Estimated Increase / (Decrease)

STATE:

FY 2023

FY 2024

FY 2025

FY 2026

   Appropriation

$0

$0

$0

$0

   Revenue

$0

$0

$0

$0

   Expenditures

$0

Indeterminable

Indeterminable

Indeterminable

Funding Source:

  [    ] General            [ X ] Education            [    ] Highway           [    ] Other

 

 

 

 

 

LOCAL:

 

 

 

 

   Revenue

$0

$0

Indeterminable

Indeterminable

   Expenditures

$0

Indeterminable

Indeterminable

Indeterminable

 

METHODOLOGY:

This bill, effective FY 2024, requires an annual income eligibility determination to access the Education Freedom Account (EFA) program, which may decrease program participation. Under current law, income eligibility is only determined once (when first applying for the program). As of November 2022, 3,110 students were in the EFA program with an annualized cost estimated at $15.2 million with the typical grant averaging $4,900 per student.
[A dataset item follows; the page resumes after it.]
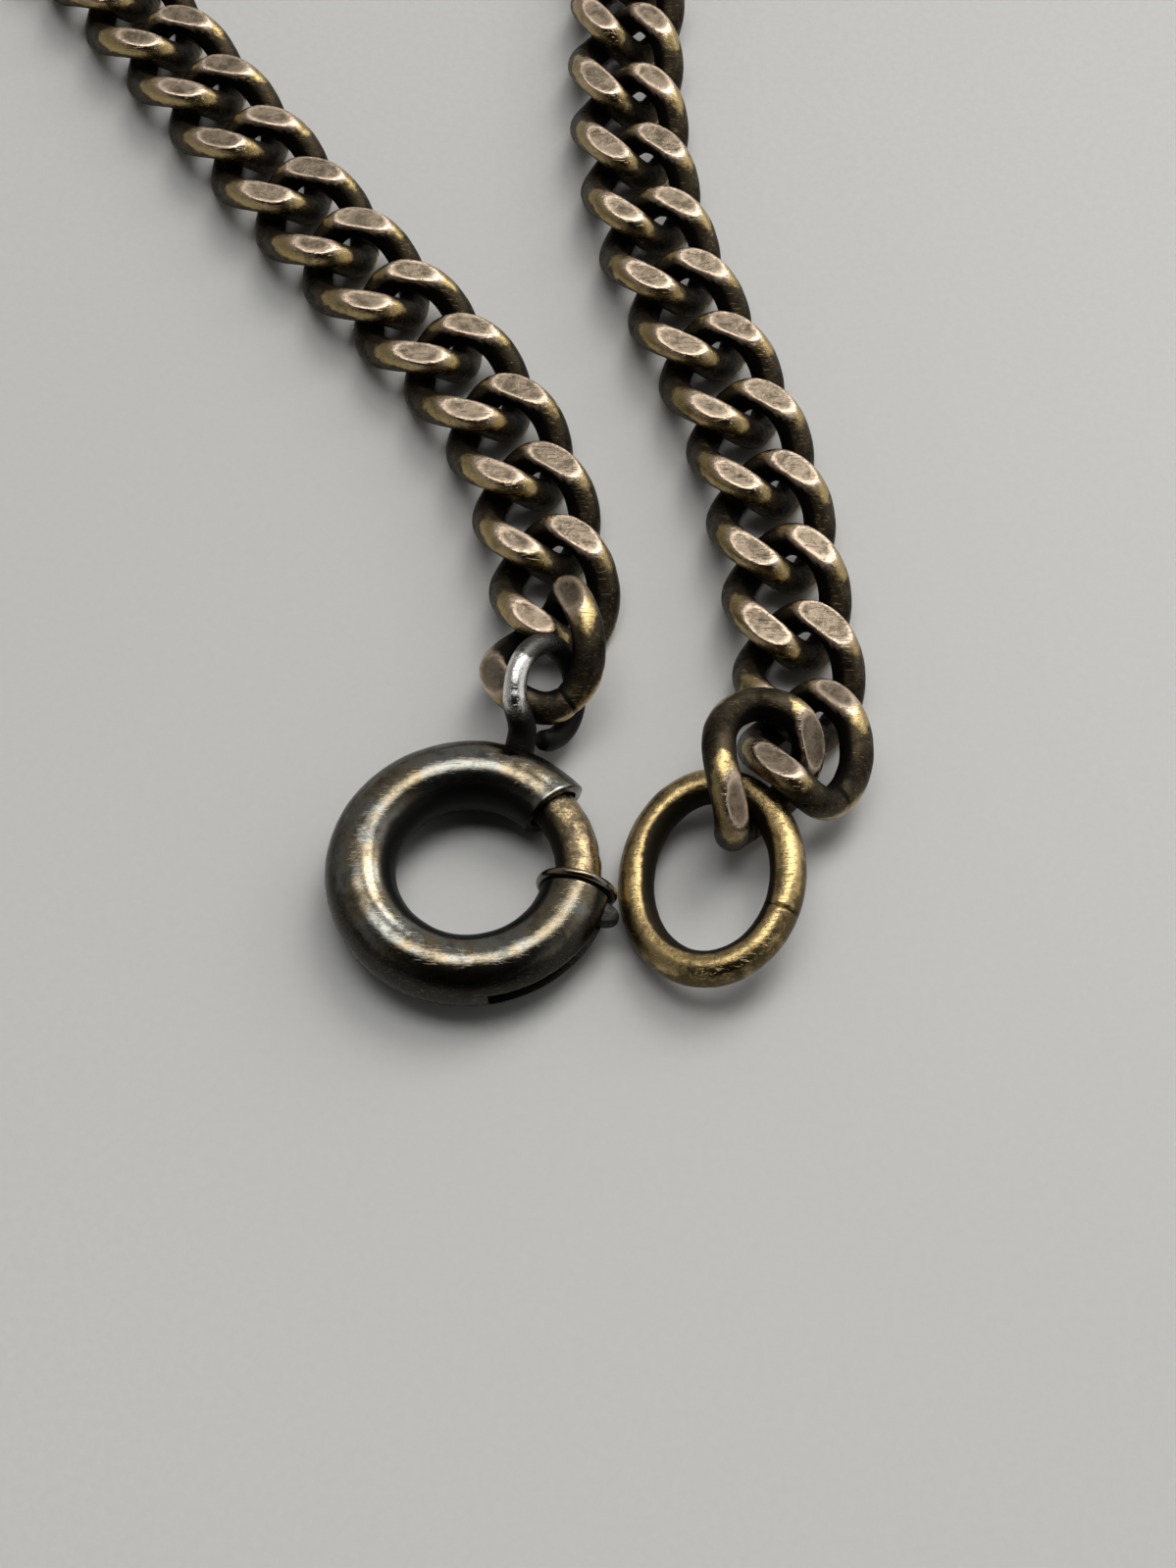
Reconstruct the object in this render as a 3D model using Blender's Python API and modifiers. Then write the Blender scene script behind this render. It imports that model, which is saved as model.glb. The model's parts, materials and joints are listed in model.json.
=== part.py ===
"""A curb-link watch chain: a sprung bolt ring at one end and an oval end ring at the other.

The chain lies flat in an open loop, +Z up. Each link is a twisted wire loop, ground flat on both
faces. Link 01 hangs in the bolt ring's eye and the last link holds the end ring. Lengths are in
millimetres in the names below, and become metres where Blender takes them. The layout is drawn
about the bolt ring's centre, and the whole assembly is then moved to stand on its own middle.
"""

from math import atan2, cos, degrees, pi, radians, sin

import bmesh
import bpy
import numpy as np
from mathutils import Euler, Matrix, Vector

MM = 0.001

# Curb link
LINKS = 48
LINK_WIRE_D = 1.86
LINK_HALF_LENGTH = 3.6  # of the wire's centreline
LINK_HALF_WIDTH = 2.7
LINK_TWIST = 96.0  # degrees, from one end of the link to the other
LINK_SQUARENESS = 0.9  # power of the sine and cosine: 1 is an ellipse, less is squarer
LINK_THICKNESS = 3.4  # over the two ground faces
LINK_POINTS = 16
FIRST_LINK_HINGE = 160.0  # degrees round link 01's wire, where the bolt ring swings on it

# Bolt ring
RING_RADIUS = 5.66  # of the tube's centreline
TUBE_R = 1.84
BORE_R = 1.36
BOLT_R = 1.2
UPPER_MOUTH = 40.0  # degrees round the ring, anticlockwise from +X
COLLAR_R = 2.15
COLLAR_THICKNESS = 0.45
COLLAR_ANGLE = -10.7
BOLT_TIP, BOLT_TAIL = 48.0, -32.0
BOLT_TRAVEL = 55.0
LUG_ANGLE, LUG_HALF_ANGLE = -20.0, 4.5
LUG_TIP_RADIUS = 8.2
LUG_THICKNESS = 0.84
SLOT_WIDTH = 1.0
SPRING_COIL_R, SPRING_WIRE_R, SPRING_TURNS = 0.95, 0.2, 12
SPRING_START, SPRING_END = -35.5, -199.0
STOP_START, STOP_END = -201.0, -208.0
GAP = 0.05  # between pieces that are soldered or rest together
RING_HEIGHT = COLLAR_R  # the clasp rests on its collar

# Attachment eye, a hooked wire whose plane leans over
EYE_WIRE_D = 1.25
EYE_LOOP_R = 2.56
EYE_ANGLE = 68.8
EYE_DISTANCE = 10.73
EYE_HEIGHT = 3.42
EYE_FOOT_HEIGHT = 2.6  # where its stem leaves the tube
EYE_LEAN = 32.3
EYE_FROM, EYE_TO = 140.0, -150.0  # degrees round the loop, 0 at its far side

# End ring
END_RING_WIRE_D = 1.94
END_RING_HALF_LENGTH = 5.3  # of the wire's centreline
END_RING_HALF_WIDTH = 4.05
END_RING_CUT = 242.0  # degrees round the oval, from its long axis
END_RING_CUT_WIDTH = 0.8  # degrees
END_RING_HINGE = 322.0  # where it hangs on the last link

# The chain's route on the table, from link 02 to the last link but two, about the bolt ring
ROUTE = [
    (4.3, 17.6), (1.6, 27.5), (-7.4, 40.0), (-17.2, 53.5), (-28.0, 69.0), (-34.0, 85.0),
    (-27.6, 100.6), (-12.0, 107.0), (3.6, 100.6), (10.0, 85.0), (9.4, 70.0), (8.5, 56.0),
    (10.4, 41.5), (15.0, 28.5), (17.6, 12.0),
]  # fmt: skip

# Pieces that lie out of line: x, y, z in mm, then heading, pitch and roll in degrees
FIRST_LINK_POSE = (3.95, 12.86, 3.03, 75.26, -2.81, -31.39)
LAST_BUT_ONE_POSE = (17.66, 6.97, 2.75, 89.04, -17.58, -1.78)
LAST_LINK_POSE = (14.9, 5.2, 3.64, 68.58, 15.88, 44.65)
END_RING_POSE = (12.55, -0.4, 2.33, 89.66, -0.68, -15.91)

WIRE_SIDES = {6: 1, 8: 2, 10: 3, 12: 4}  # sides of a round wire to Blender's bevel resolution


def clear_scene():
    for item in list(bpy.data.objects):
        bpy.data.objects.remove(item, do_unlink=True)


def make_collection(name):
    collection = bpy.data.collections.new(name)
    bpy.context.scene.collection.children.link(collection)
    return collection


def make_material(name, colour, metallic, roughness):
    material = bpy.data.materials.new(name)
    material.use_nodes = True
    shader = material.node_tree.nodes["Principled BSDF"]
    shader.inputs["Base Color"].default_value = (*colour, 1.0)
    shader.inputs["Metallic"].default_value = metallic
    shader.inputs["Roughness"].default_value = roughness
    return material


def on_ring(angle, radius=RING_RADIUS, height=0.0):
    """A point at this many degrees round the bolt ring, about its centre."""
    return Vector((radius * cos(radians(angle)), radius * sin(radians(angle)), height))


def pose_matrix(pose):
    x, y, z, heading, pitch, roll = pose
    turn = Euler((radians(roll), -radians(pitch), radians(heading)), "XYZ").to_matrix()
    return Matrix.Translation(Vector((x, y, z)) * MM) @ turn.to_4x4()


def wire_mesh(name, points, radius, sides, closed=False, tip_radii=None, capped=True):
    """A round wire or tube along points in mm, as a mesh."""
    curve = bpy.data.curves.new(name, "CURVE")
    curve.dimensions = "3D"
    curve.bevel_depth = radius * MM
    curve.bevel_resolution = WIRE_SIDES[sides]
    curve.use_fill_caps = capped and not closed
    spline = curve.splines.new("POLY")
    spline.points.add(len(points) - 1)
    for slot, point in zip(spline.points, points):
        slot.co = (*(Vector(point) * MM), 1.0)
    for index, scale in (tip_radii or {}).items():
        spline.points[index].radius = scale
    spline.use_cyclic_u = closed
    return mesh_from(curve)


def plate_mesh(name, outline, thickness):
    """A flat plate with this outline in mm, centred on its own plane."""
    curve = bpy.data.curves.new(name, "CURVE")
    curve.dimensions = "2D"
    curve.fill_mode = "BOTH"
    curve.extrude = thickness * MM / 2
    spline = curve.splines.new("POLY")
    spline.points.add(len(outline) - 1)
    for slot, point in zip(spline.points, outline):
        slot.co = (point[0] * MM, point[1] * MM, 0.0, 1.0)
    spline.use_cyclic_u = True
    return mesh_from(curve)


def mesh_from(curve):
    """The curve's evaluated surface as a mesh, with its caps welded on."""
    holder = bpy.data.objects.new(curve.name, curve)
    bpy.context.scene.collection.objects.link(holder)
    graph = bpy.context.evaluated_depsgraph_get()
    mesh = bpy.data.meshes.new_from_object(holder.evaluated_get(graph))
    mesh.name = curve.name
    bpy.data.objects.remove(holder, do_unlink=True)
    shape = bmesh.new()
    shape.from_mesh(mesh)
    bmesh.ops.remove_doubles(shape, verts=shape.verts, dist=1e-7)
    bmesh.ops.recalc_face_normals(shape, faces=shape.faces)
    shape.to_mesh(mesh)
    shape.free()
    return mesh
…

The average grant for the EFA program is higher than the traditional district cost of an adequate education grant of $4,740, because the EFA program has income limits and participants are more likely to experience poverty that is documented.

 

The Department of Education states requiring annual income eligibility determination will result in an indeterminable number of students falling out of the program. The Department has provided the following information relative to the different situations in which a student may access the EFA program:

 

  • Students exiting the EFA program and going to non-public or home education option would likely result in a grant elimination of $4,740 for each student. This would result in a net savings to the state beginning in FY 2024.

 

  • Students exiting the EFA program and going to a charter public school would have a net cost to the state of $2,753 to the state; $7,493 (current average charter school rate) – $4,740 (average EFA) = $2,753. This cost could first be incurred beginning in FY 2024.

 

  • Students exiting the EFA program and enrolling in a traditional district system would have a net savings to the state of $4,740 if the student left a community that had a statewide education property tax (SWEPT) grant in excess of the calculated cost of adequate education. The impact on state EFA payments could first be incurred beginning FY 2024, however impacts to adequacy payments to districts would not be first incurred until FY 2025 (as adequacy payments are made on previous year student counts).

 

  • Students enrolling in a school in a non-excess SWEPT community, which makes up approximately 95 percent of students in NH would result in a net neutral cost to the state in adequacy grants and an increase in local revenues. However, this would also result in net savings to the state due to the EFA phase-out grant not being paid. The EFA phase-out grant compensates districts at a rate of 75 cents on the dollar for any student leaving the district and going to the EFA program. Therefore, there would be a savings on average of $3,555 for each student exiting the EFA program and enrolling a district school (75 percent of $4,740). The impact on state EFA payments could first be incurred beginning FY 2024, however impacts to adequacy payments to districts would not be first incurred until FY 2025 (as adequacy payments are made on previous year student counts).

 

As students potentially leave the EFA program and enroll in traditional district schools, districts may feel pressure to increase their local expenditures to better fit the increased population served. It is unknown the impact this would have on local expenditures, but this could potentially result in an indeterminable increase.